Almost everywhere we go lately, the talk of the town is traffic. All traffic. It started in Chapala on one side of the street. It grew quickly. A road-resurfacing project started diverting traffic on Madero so one or two blocks could be resurfaced.

Then on Hidalgo, one side of the street, followed by the opposite side of the street. Every day the project grew larger and larger. We thought maybe it was infrastructure repair. But the machines kept coming. Orange posts, netting, and the streets and sidewalks were being torn up. Block after block was being chewed up, and they were moving further and further up west on Hidalgo towards Ajijic.

Then it started in Ajijic on the mountainside of the carretera. First with surveyors, followed by the cones and netting and finally the workmen and the cutting of the pavement.

What is it? First we had guesses. Widening the road? Working on infrastructure beneath the road? Then we see signs about the ciclopista in Chapala, renovation by the State of Jalisco in Ajijic, and renovating the ciclopista. Now there are rumors of a bicycle rental organization to encourage people to rent a bike and drop it off and rent another bike when needed. Like luggage carts at airports.

I can barely imagine myself on a bike, let alone carrying all my different cloth bags from a shopping trip. I could look up on a website to find out what is going on, a website I call “rent a rumor” and try to see which story I believe most. Or wait for the Guadalajara Reporter to let us know the facts as presented to them in that moment. What is really going on? When will it end? Who is paying for it?

The construction has made driving an exercise in frustration. But not only for those of us who drive our cars. Those who take buses are complaining of overcrowded buses that are unable to stop to off load passengers because the road is torn up and there is no safe place for passengers to disembark. Inside the bus the passengers will keep yelling for the bus to stop, but the driver cannot find a place.

Taxi’s are an alternative, except they have to fight the traffic just as much as other drivers, and the slow traffic makes it difficult to service as many people. So the drivers aren’t too happy.

Even people who want to walk to their destination aren’t happy. Their usual route is torn up, their back-up walking paths may be blocked with equipment or fences, and they find themselves backtracking and trying to walk around the construction areas.
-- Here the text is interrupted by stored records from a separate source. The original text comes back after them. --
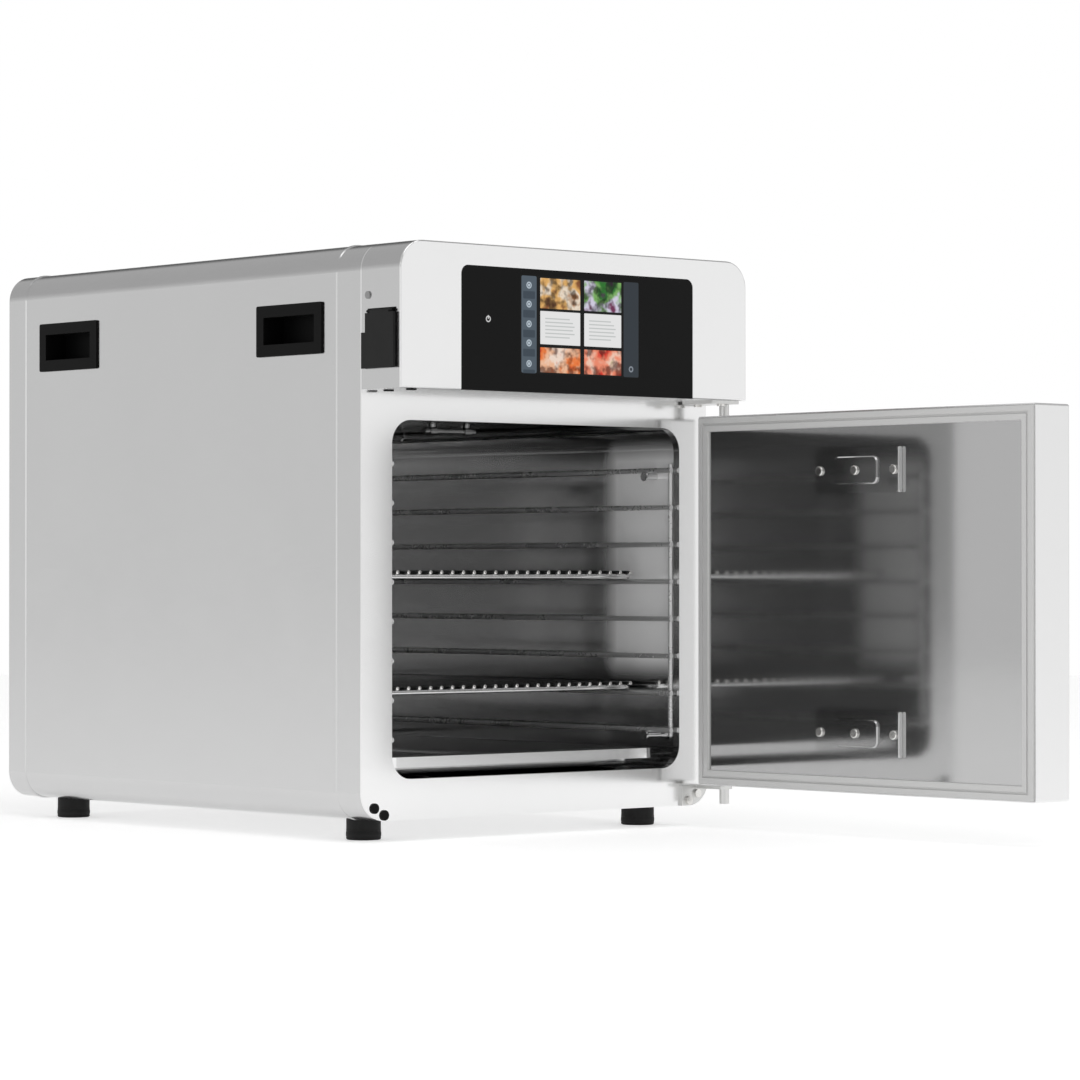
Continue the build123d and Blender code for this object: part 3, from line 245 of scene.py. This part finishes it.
# steels: tone is what the metal gives back of the light, grain is lines to the metre along x, y and z
steels = {
    "casing_steel": dict(tone=grey(0.60), roughness=0.20, grain=(1400, 30, 1400), lines=0.000003, wear=0.03),
    "front_steel": dict(
        tone=grey(0.80), roughness=0.26, grain=(40, 1400, 1400), lines=0.0000015, tint=0.01, wear=0.02),
    "liner_steel": dict(
        tone=grey(0.66), roughness=0.09, grain=(1200, 30, 1200), lines=0.0000006, wear=0.005,
        # painted shade toward the ceiling and floor, painted light on the walls beside the door
        paintedShadeAndLight={"middle": 0.221, "spared": 0.125, "fade": 0.035, "tone": 0.50,
              "paintedLightPatch": (-0.30, 0.150, -0.176, 0.366), "haze": 0.88, "bright": 1.0}),
    "cover_steel": dict(
        tone=grey(0.46), roughness=0.09, grain=(1200, 30, 1200), lines=0.0000004, wear=0.006, polish=0.95),
    "slide_steel": dict(tone=grey(0.82), roughness=0.34, grain=grey(300), lines=0.000001, polish=0.8),
    "sensor_steel": dict(tone=grey(0.34), roughness=0.22, grain=grey(500)),
    "door_mirror": dict(
        tone=grey(0.49), roughness=0.07, grain=(1200, 30, 1200), lines=0.0000004, wear=0.006, polish=0.91),
    "head_plate": dict(
        tone=grey(0.84), roughness=0.20, grain=(40, 1400, 1400), lines=0.000001, tint=0.01, wear=0.02,
        # painted shade: a dark band along the plate's top edge, under the casing
        paintedShadePatch={"area": (-0.196, 0.5434, 0.196, 0.560), "tone": 0.30, "upright": True}),
    "pan_steel": dict(
        tone=grey(0.84), roughness=0.24, grain=(30, 900, 900), lines=0.000002, wear=0.03,
        # painted shade: the pan darker inside the cavity, its front lip left bright
        paintedShadePatch={"area": (-0.1625, -0.2285, 0.1625, 0.2100), "tone": 0.24}),
    "rack_wire": dict(tone=grey(0.60), roughness=0.28, grain=grey(400), lines=0.000004, polish=0.6),
    "frame_steel": dict(
        tone=grey(0.83), roughness=0.15, grain=(40, 1400, 1400), lines=0.000001, tint=0.01, wear=0.02),
    "screw_grey": dict(tone=grey(0.32), roughness=0.32, grain=grey(500)),
    "label_alloy": dict(tone=(0.62, 0.63, 0.64), roughness=0.38, grain=(30, 900, 900)),
    "rear_steel": dict(tone=grey(0.56), roughness=0.42, grain=grey(300), wear=0.08),
    "wire_chrome": dict(tone=grey(0.72), roughness=0.12, grain=grey(400), lines=0.000006),
    "shelf_wire": dict(
        tone=grey(0.74), roughness=0.14, grain=grey(400), lines=0.000004,
        # painted shade: the wires darker behind their front ends
        paintedShadePatch={"area": (-0.171, -0.2225, 0.171, 0.204), "tone": 0.16}),
    "hinge_steel": dict(tone=(0.66, 0.66, 0.65), roughness=0.30, grain=(500, 20, 500)),
    "fastener_steel": dict(tone=(0.74, 0.73, 0.71), roughness=0.20, grain=grey(600)),
}
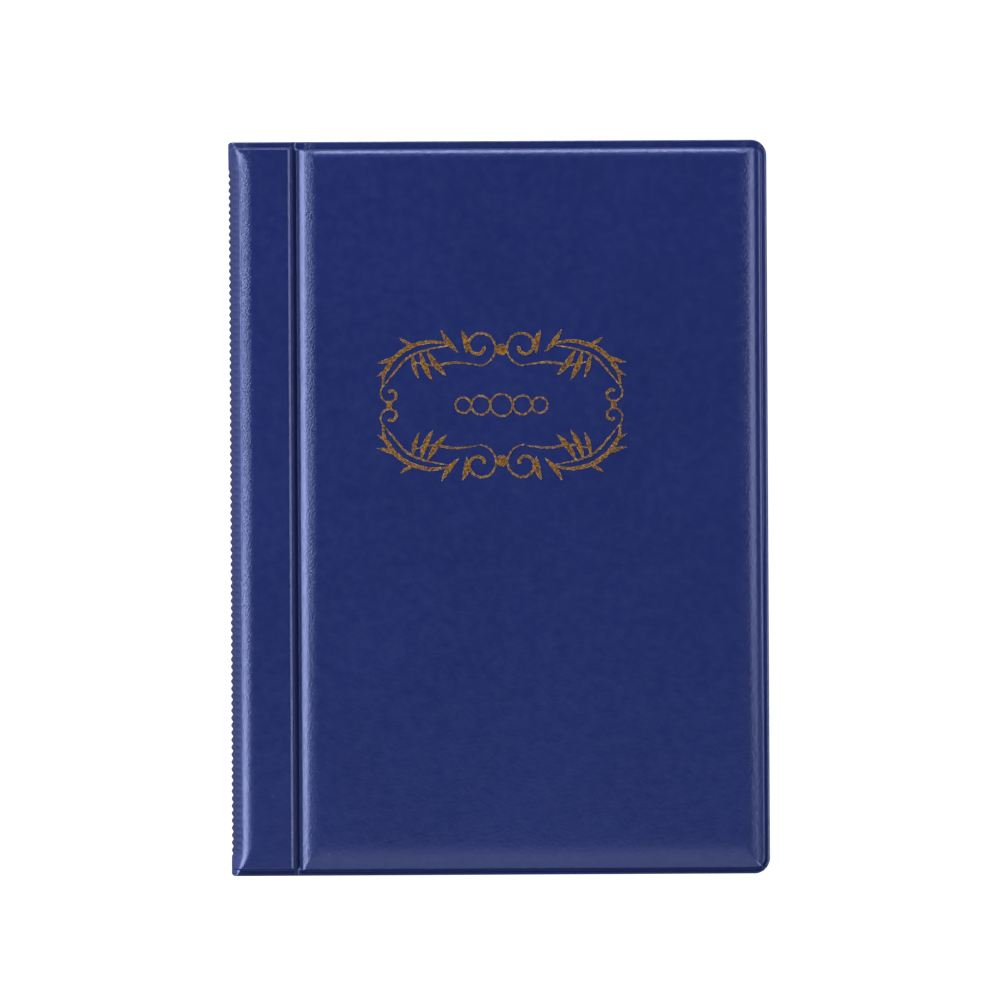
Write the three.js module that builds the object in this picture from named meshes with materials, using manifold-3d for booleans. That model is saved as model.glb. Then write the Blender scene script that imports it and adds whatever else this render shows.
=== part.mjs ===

Then let’s talk parking: What parking? For a while, even the entrances to the parking lots in Chapala were cut off. And when it is all finished, we cannot begin to imagine the amount of parking places that have been permanently eliminated. Side streets will have to hold more parking, and that is very difficult as they are already at maximum.

Merchants must love the fact that people cannot access their business at all. And the same holds true for the employees. We are not just talking a “little” inconvenience here. Perhaps there are plans we do not know about for how to deal with the parking.

But we have contributed to these problems. How many households of expats have two vehicles? And those who do ride bikes have nowhere to ride safely. My short-term advice is this: be patient, plan ahead, leave more travel time, and drive carefully.